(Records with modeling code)

(begin)

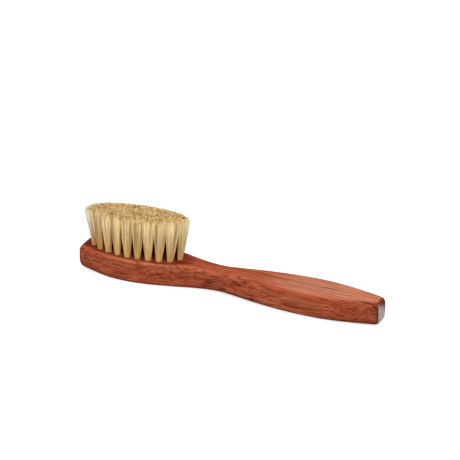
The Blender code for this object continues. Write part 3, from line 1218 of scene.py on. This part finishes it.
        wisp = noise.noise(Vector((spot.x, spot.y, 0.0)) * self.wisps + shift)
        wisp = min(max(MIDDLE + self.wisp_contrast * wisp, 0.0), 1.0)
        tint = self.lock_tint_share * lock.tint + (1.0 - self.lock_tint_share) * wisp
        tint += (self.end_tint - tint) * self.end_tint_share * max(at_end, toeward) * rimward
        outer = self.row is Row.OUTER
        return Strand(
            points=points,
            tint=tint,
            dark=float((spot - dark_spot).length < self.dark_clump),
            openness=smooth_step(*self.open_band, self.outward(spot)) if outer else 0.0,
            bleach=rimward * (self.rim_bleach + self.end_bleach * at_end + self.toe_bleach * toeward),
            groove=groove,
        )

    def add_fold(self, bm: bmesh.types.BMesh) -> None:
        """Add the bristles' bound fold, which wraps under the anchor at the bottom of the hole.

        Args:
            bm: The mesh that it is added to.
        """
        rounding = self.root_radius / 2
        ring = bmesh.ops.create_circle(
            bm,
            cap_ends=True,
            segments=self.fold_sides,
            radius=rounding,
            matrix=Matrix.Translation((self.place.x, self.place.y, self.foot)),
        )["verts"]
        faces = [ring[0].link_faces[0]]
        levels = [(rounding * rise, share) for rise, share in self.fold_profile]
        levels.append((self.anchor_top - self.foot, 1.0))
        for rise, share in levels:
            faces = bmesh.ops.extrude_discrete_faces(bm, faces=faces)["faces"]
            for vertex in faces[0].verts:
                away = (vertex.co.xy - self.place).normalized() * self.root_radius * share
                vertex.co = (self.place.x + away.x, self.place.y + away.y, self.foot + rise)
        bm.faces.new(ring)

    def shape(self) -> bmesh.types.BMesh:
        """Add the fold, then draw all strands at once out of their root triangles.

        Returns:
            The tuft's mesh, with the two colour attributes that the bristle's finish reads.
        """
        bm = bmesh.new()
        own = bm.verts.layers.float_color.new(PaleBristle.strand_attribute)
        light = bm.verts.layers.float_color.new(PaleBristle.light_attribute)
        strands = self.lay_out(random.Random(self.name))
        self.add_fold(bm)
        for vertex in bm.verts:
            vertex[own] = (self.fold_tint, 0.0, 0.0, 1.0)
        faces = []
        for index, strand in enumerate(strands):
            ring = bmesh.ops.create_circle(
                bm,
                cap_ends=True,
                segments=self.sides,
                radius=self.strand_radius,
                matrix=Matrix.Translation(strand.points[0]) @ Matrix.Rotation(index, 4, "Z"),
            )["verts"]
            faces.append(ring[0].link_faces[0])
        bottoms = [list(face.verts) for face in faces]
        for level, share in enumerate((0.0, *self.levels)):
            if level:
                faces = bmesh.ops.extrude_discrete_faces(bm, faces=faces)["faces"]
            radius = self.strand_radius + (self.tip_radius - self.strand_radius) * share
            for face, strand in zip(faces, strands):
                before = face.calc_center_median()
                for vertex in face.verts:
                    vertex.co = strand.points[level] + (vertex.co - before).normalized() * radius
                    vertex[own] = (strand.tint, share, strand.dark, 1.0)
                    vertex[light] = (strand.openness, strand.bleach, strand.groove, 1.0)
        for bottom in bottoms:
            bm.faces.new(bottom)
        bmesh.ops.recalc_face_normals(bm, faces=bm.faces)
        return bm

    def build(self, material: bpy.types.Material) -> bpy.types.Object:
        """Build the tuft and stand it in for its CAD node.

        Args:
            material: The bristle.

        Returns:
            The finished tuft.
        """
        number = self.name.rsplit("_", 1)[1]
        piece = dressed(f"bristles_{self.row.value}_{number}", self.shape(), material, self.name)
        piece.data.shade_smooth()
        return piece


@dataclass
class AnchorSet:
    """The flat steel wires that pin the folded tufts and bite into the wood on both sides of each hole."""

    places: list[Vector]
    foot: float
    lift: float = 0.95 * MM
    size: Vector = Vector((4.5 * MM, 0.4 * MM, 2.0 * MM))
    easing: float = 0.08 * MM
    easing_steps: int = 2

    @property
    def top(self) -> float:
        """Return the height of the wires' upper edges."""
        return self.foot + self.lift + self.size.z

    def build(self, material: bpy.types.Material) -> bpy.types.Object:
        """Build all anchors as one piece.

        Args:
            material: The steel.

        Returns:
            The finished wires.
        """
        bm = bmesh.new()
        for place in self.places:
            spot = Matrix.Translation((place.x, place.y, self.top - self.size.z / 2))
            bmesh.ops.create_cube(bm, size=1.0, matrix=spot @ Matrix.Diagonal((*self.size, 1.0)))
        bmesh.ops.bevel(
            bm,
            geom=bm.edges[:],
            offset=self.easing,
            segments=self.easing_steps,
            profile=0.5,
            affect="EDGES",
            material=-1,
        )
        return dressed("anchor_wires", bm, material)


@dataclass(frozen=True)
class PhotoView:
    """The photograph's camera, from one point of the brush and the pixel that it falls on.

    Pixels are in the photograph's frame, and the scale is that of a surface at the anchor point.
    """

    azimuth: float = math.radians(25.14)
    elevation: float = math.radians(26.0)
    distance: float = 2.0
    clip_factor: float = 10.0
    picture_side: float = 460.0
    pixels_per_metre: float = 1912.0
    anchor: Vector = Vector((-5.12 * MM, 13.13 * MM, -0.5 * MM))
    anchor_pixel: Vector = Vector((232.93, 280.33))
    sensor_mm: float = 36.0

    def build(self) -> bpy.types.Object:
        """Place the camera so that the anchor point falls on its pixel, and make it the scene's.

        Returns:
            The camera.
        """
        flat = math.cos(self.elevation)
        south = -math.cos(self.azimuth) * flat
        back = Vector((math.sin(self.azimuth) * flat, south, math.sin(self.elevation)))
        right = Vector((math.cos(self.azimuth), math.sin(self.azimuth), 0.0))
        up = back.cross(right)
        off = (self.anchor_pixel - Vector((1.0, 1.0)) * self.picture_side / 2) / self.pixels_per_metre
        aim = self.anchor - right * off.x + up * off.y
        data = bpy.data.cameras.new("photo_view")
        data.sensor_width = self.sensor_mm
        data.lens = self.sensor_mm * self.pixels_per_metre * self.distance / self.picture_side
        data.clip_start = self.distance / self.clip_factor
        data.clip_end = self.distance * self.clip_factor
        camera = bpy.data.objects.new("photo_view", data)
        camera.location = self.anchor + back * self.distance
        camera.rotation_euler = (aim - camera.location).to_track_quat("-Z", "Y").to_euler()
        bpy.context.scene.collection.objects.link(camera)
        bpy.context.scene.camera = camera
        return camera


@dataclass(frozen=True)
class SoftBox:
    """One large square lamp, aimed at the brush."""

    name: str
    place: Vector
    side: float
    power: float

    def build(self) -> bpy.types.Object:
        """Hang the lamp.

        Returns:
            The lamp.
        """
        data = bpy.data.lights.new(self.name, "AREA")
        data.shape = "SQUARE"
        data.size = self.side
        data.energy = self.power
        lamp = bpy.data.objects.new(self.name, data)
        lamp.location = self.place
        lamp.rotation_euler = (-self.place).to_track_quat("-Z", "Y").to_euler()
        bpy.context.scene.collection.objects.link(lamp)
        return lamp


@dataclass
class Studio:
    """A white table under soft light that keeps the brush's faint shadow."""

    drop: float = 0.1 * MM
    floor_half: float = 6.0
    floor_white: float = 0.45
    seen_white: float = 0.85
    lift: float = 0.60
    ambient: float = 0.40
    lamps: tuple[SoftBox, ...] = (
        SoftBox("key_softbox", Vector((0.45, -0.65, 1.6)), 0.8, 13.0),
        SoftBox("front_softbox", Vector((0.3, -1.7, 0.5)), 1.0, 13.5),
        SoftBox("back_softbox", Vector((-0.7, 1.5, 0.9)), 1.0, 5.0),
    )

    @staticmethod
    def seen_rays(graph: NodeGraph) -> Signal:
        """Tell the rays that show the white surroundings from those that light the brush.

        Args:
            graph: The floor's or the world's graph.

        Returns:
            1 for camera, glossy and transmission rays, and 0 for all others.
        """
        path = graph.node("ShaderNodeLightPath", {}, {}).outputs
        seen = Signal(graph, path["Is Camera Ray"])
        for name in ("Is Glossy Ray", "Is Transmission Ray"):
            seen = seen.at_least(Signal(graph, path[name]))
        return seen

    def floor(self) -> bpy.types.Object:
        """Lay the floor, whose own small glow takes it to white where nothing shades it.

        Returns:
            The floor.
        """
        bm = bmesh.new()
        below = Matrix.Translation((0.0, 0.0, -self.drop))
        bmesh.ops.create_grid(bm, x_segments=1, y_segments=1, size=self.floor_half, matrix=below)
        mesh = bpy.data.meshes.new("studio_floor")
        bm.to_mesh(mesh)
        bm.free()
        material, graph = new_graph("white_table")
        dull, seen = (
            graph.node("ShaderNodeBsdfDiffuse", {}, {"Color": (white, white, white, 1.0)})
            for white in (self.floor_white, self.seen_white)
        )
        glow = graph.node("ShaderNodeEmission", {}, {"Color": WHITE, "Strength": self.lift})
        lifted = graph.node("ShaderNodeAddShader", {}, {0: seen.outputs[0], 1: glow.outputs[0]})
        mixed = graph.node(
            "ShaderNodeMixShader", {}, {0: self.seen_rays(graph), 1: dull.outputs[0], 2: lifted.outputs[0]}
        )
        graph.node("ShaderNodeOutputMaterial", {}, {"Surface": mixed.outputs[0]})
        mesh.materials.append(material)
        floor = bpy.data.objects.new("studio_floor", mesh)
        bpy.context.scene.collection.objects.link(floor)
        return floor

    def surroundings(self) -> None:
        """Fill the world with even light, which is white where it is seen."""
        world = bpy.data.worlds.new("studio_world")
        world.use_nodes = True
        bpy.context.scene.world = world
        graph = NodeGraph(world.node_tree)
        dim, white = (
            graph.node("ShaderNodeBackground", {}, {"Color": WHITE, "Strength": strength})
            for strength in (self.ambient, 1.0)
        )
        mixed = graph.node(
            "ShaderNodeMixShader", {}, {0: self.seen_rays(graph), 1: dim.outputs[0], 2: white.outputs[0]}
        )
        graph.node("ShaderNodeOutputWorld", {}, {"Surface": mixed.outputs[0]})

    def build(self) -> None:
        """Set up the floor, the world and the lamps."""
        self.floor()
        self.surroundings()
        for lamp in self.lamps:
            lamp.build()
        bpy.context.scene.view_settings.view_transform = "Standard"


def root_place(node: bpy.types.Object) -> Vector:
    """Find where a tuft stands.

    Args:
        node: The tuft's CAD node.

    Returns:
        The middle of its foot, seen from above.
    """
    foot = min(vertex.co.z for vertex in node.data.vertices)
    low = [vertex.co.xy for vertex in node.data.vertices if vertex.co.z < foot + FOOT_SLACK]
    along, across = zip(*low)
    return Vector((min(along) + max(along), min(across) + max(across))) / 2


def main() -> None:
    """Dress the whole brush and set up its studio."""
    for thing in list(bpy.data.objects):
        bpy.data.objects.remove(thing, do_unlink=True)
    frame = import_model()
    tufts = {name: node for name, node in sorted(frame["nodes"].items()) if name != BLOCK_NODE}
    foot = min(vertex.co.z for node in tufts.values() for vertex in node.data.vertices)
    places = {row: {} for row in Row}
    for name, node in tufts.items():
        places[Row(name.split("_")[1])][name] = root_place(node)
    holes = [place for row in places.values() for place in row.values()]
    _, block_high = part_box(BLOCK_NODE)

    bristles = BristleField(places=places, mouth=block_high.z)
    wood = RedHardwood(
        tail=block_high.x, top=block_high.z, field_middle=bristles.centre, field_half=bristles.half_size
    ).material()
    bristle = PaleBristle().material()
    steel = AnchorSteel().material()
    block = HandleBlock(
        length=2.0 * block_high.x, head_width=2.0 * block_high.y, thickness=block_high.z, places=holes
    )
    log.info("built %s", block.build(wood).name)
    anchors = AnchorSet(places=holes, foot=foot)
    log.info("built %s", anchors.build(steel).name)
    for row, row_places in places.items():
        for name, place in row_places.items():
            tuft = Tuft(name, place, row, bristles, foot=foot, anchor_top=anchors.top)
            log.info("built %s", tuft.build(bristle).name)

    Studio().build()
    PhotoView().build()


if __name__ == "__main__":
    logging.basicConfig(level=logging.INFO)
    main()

(end)
(begin)

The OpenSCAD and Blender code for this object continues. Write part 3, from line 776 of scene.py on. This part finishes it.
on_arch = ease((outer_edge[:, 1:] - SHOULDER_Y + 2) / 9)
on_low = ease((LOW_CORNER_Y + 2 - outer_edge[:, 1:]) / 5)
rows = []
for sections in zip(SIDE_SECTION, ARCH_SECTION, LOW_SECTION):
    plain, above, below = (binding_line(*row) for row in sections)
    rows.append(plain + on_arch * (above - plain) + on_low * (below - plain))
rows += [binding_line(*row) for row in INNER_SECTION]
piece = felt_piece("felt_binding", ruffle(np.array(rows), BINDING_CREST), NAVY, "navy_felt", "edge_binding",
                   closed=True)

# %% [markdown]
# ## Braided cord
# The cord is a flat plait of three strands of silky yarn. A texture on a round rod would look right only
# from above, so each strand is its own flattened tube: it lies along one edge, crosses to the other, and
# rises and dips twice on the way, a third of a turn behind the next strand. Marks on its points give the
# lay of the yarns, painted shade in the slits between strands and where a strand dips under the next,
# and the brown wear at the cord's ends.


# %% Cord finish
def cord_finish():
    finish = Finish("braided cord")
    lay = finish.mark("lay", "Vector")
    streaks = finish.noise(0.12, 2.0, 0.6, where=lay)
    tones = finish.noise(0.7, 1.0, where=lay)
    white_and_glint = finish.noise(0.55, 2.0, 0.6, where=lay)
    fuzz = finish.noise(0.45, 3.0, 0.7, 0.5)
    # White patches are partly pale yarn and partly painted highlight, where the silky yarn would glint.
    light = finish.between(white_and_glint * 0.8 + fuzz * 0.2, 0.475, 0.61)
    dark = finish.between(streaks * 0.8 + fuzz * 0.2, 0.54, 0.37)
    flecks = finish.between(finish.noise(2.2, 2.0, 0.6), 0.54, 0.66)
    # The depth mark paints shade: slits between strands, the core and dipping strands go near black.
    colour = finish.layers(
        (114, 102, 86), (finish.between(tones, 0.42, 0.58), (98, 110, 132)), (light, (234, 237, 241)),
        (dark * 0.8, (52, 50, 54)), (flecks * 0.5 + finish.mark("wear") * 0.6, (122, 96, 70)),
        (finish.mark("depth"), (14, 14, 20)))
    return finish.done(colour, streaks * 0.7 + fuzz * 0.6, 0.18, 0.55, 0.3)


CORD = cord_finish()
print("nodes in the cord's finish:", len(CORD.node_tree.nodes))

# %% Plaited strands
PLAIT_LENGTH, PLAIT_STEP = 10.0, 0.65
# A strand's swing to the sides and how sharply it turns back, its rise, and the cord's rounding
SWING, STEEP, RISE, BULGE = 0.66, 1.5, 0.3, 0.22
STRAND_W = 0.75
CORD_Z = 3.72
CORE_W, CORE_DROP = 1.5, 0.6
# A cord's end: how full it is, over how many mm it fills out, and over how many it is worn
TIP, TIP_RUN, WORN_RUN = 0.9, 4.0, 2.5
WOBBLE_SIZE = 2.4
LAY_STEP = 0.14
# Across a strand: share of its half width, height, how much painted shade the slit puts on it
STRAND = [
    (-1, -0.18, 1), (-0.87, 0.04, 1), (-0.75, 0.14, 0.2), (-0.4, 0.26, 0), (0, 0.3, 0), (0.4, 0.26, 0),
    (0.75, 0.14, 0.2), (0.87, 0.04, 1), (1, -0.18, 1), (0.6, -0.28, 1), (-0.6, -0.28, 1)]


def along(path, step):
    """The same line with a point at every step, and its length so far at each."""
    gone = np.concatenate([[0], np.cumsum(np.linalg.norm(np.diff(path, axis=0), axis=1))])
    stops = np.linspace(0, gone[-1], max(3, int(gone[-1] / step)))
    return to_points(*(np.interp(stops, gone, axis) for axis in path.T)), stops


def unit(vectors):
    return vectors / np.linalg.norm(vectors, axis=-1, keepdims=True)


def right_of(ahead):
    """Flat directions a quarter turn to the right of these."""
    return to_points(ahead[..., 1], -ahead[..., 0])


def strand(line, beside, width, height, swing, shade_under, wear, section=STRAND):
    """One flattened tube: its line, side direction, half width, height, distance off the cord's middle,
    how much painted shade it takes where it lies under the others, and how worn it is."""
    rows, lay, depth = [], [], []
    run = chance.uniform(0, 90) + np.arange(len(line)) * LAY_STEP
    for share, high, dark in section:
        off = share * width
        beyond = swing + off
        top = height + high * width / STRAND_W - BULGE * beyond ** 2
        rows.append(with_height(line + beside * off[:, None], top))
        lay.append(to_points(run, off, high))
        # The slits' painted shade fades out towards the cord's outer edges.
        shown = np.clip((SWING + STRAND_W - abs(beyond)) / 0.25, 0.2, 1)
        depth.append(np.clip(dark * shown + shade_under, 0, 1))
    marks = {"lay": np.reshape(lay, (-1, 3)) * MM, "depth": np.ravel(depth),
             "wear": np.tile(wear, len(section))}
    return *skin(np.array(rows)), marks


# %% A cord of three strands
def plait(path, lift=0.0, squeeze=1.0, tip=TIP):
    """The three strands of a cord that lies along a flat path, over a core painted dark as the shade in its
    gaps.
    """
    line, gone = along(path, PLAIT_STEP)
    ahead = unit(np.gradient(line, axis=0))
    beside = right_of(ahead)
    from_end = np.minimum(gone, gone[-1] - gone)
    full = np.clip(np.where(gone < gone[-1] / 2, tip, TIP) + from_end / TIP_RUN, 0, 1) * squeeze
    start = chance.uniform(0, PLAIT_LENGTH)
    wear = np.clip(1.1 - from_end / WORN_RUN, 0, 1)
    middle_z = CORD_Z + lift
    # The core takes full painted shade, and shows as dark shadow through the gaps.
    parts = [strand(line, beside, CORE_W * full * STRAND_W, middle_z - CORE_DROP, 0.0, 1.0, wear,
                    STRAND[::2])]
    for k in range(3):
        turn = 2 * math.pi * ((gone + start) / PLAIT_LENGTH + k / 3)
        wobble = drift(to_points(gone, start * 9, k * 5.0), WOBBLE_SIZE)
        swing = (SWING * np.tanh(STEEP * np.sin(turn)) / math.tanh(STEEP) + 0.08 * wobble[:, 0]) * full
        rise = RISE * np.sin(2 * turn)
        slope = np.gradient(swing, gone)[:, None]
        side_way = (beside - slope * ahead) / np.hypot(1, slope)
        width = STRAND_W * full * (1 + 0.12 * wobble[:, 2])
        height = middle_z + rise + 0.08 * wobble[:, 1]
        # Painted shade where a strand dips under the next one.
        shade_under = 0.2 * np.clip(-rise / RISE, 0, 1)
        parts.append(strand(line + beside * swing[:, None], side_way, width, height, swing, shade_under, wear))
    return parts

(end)
(begin)

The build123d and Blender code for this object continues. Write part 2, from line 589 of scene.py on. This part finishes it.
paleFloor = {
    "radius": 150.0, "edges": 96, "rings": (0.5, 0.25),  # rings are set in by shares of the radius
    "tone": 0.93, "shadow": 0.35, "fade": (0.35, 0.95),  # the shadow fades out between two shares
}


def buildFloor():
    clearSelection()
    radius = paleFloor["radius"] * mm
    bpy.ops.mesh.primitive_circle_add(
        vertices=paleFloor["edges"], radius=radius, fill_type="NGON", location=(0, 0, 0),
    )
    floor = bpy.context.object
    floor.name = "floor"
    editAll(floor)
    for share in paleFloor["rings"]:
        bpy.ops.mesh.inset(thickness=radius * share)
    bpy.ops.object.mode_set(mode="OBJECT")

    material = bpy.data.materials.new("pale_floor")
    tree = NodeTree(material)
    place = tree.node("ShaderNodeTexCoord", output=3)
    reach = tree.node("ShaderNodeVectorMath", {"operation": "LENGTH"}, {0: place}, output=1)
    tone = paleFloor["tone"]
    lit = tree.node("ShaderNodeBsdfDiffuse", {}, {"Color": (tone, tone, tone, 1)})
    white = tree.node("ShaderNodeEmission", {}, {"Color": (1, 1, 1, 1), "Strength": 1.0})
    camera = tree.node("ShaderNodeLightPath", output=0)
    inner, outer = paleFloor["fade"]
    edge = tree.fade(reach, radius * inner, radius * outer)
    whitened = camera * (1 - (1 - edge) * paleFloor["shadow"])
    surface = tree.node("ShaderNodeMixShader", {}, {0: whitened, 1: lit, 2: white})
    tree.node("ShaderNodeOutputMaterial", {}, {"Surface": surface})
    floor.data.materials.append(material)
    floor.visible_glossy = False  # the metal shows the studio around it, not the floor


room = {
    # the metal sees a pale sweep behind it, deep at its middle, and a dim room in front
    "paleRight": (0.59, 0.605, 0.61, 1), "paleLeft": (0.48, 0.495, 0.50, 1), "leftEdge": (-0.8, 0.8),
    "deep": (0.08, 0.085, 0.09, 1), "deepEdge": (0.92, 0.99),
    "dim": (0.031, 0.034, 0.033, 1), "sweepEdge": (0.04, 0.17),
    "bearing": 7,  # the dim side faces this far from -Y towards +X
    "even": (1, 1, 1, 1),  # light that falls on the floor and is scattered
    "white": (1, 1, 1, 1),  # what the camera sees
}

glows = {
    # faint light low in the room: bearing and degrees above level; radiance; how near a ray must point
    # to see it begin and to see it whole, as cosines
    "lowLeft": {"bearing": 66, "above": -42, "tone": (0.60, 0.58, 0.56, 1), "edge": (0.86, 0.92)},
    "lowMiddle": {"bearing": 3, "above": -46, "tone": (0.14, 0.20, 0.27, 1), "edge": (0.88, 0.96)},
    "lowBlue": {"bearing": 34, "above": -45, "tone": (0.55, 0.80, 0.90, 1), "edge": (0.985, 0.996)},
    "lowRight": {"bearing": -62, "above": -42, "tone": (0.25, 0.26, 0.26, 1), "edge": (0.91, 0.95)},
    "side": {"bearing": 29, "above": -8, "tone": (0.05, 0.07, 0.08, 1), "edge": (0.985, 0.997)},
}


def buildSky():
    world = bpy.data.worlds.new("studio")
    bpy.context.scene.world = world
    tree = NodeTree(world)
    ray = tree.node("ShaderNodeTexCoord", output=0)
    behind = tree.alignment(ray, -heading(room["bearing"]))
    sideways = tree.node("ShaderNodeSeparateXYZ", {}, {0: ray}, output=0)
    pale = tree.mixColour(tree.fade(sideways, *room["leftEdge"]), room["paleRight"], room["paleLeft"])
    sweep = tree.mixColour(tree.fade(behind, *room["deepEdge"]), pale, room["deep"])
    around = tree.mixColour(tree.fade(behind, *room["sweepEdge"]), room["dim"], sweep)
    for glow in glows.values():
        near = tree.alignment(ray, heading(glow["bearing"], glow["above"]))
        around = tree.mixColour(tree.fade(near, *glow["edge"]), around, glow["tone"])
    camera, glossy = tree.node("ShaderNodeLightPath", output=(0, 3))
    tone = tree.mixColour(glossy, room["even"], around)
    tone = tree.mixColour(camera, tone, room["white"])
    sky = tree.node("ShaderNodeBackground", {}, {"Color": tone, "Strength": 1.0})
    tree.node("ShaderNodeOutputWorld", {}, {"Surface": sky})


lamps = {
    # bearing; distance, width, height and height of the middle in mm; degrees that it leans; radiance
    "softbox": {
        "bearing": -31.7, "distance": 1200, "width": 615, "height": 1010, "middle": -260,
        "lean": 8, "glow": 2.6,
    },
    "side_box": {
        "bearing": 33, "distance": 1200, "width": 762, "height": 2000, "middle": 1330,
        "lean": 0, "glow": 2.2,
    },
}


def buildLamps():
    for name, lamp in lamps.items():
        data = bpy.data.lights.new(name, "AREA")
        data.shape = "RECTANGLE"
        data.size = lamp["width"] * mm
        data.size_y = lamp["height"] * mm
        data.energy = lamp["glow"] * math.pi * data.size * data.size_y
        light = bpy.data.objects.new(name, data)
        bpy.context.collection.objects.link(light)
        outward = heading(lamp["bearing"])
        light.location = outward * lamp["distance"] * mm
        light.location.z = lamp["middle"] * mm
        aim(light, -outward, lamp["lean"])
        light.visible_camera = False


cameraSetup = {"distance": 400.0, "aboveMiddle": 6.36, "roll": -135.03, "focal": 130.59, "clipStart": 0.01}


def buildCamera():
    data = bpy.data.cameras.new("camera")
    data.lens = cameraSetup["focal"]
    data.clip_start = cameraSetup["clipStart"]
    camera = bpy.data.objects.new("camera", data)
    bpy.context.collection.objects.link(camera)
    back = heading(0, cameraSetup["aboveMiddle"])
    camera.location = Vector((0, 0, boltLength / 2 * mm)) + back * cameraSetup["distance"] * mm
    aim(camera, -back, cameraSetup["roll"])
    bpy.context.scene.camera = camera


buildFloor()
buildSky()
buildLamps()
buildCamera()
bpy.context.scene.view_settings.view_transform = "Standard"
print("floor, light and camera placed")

(end)

(Problem to work on)
Return exactly the lines above from the line that has "The Blender code" through the line that has "of the hole.", inclusive, and nothing else.

(Response to this task)
The Blender code for this object continues. Write part 3, from line 1218 of scene.py on. This part finishes it.
        wisp = noise.noise(Vector((spot.x, spot.y, 0.0)) * self.wisps + shift)
        wisp = min(max(MIDDLE + self.wisp_contrast * wisp, 0.0), 1.0)
        tint = self.lock_tint_share * lock.tint + (1.0 - self.lock_tint_share) * wisp
        tint += (self.end_tint - tint) * self.end_tint_share * max(at_end, toeward) * rimward
        outer = self.row is Row.OUTER
        return Strand(
            points=points,
            tint=tint,
            dark=float((spot - dark_spot).length < self.dark_clump),
            openness=smooth_step(*self.open_band, self.outward(spot)) if outer else 0.0,
            bleach=rimward * (self.rim_bleach + self.end_bleach * at_end + self.toe_bleach * toeward),
            groove=groove,
        )

    def add_fold(self, bm: bmesh.types.BMesh) -> None:
        """Add the bristles' bound fold, which wraps under the anchor at the bottom of the hole.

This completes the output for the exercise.